There is a group of seasoned race-goers known as the Sedgefielders, who under the leadership of Sean Magee make an annual pilgrimage to Sedgefield Racecourse. The reason for this devotion is lost in the mists of time, but it is unconnected with the former local MP for the area who once suffered the indignity of having a member of the public attempting to effect a citizen’s arrest, in a smart restaurant no less, in respect of alleged war crimes. Sean Magee is a professional writer of books and articles on racing, most notably a splendid book on Arkle.
Guests are invited to these gatherings and in 2011 I was lucky enough to be one of them. A fellow guest that year was Sir Peter O’Sullevan, the distinguished racing commentator, a much revered figure among the racing fraternity. Towards the end of dinner the night before there was a certain amount of informal story-telling and it is said that I described an episode involving one of the Sedgefielders, a friend of mine for over 40 years, which was so off-colour that Sir Peter turned purple with outrage.
Although I had no recollection of having committed this grave social error, and still do not, I was promptly banned for life from Sedgefielder gatherings. This year, however, the ban was lifted and I was invited once again. I refused all offers of alcoholic refreshment, perhaps the cause of my alleged narrative boldness three years ago, and assumed a contrite manner, sheepish even. I met a chap there who told me that he always goes to the Boxing Day meeting at Sedgefield because Wetherby, his nearest course, is such a zoo on that day. So, I said, you live in Wetherby, then? No, I live in Hong Kong, he replied. An odd moment.
Also odd, I have received an official communication requiring me to fill in a voter registration form and with it a warning that failure to do so may result in an £80 fine. I think that this penalty is a new feature of our democracy as I have no recollection of being threatened with it before, but one forgets so much nowadays. I rang the appropriate “official” to question this. I was assured that, although this sanction is one of many at their disposal, it is rarely invoked because it costs four times the penalty to take the matter to court. I suggested that they quadruple the fine to make the arithmetic more rational, then they could have more fun tormenting reluctant voters. It is a lucky man whose job is also his hobby.

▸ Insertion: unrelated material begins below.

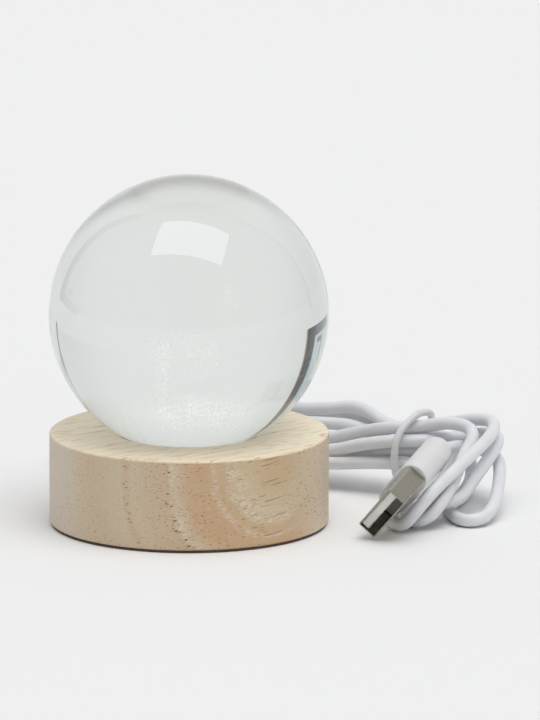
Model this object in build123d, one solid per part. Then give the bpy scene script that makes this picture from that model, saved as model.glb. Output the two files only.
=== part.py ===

I also pointed out that many people have no wish to vote, for reasons that seem to them to be excellent and to me adequate. It is the only way, not voting that is, to express contempt for all politicians who hate low turn-out at the polls because they are insecure creatures who long to be loved as fervently as they desire not to be lampooned, as I know to my cost. Perhaps they received too few toys as children, or were bed wetters, which may explain their unattractive personal qualities. They should bear in mind that failure to register inflates the turn-out figures. During the Great Thatcher Poll Tax Terror thousands of citizens removed themselves from the register in the hope of evading that new tax. Unfortunately, many in Scotland, in their enthusiasm to vote in the Independence Referendum, overlooked their earlier rebellion and re-registered only to find themselves being pursued for delinquent taxes going back decades. These debts are never written off.
From the threat to punish us for failure to acknowledge our entitlement to vote it seems only a small step to impose harsh penalties for failing to vote at all. Such a system, in addition to official corruption at the count, may explain why in some brutal regimes the turn-out in elections approaches 100 per cent.
We should be on our guard, but bear in mind the investment in the additional prisons that will be required if this “regulation creep” becomes a reality will boost the economy.
As I write this I can hear the sound of distant explosions and my first thought is that the Ryedale District Council Voter Enforcement Militia are enjoying manoeuvres on the Gannock in preparation for taking action against the refuseniks. But, no, it is only Guy Fawkes Night; now there’s a refusenik from whom we might learn.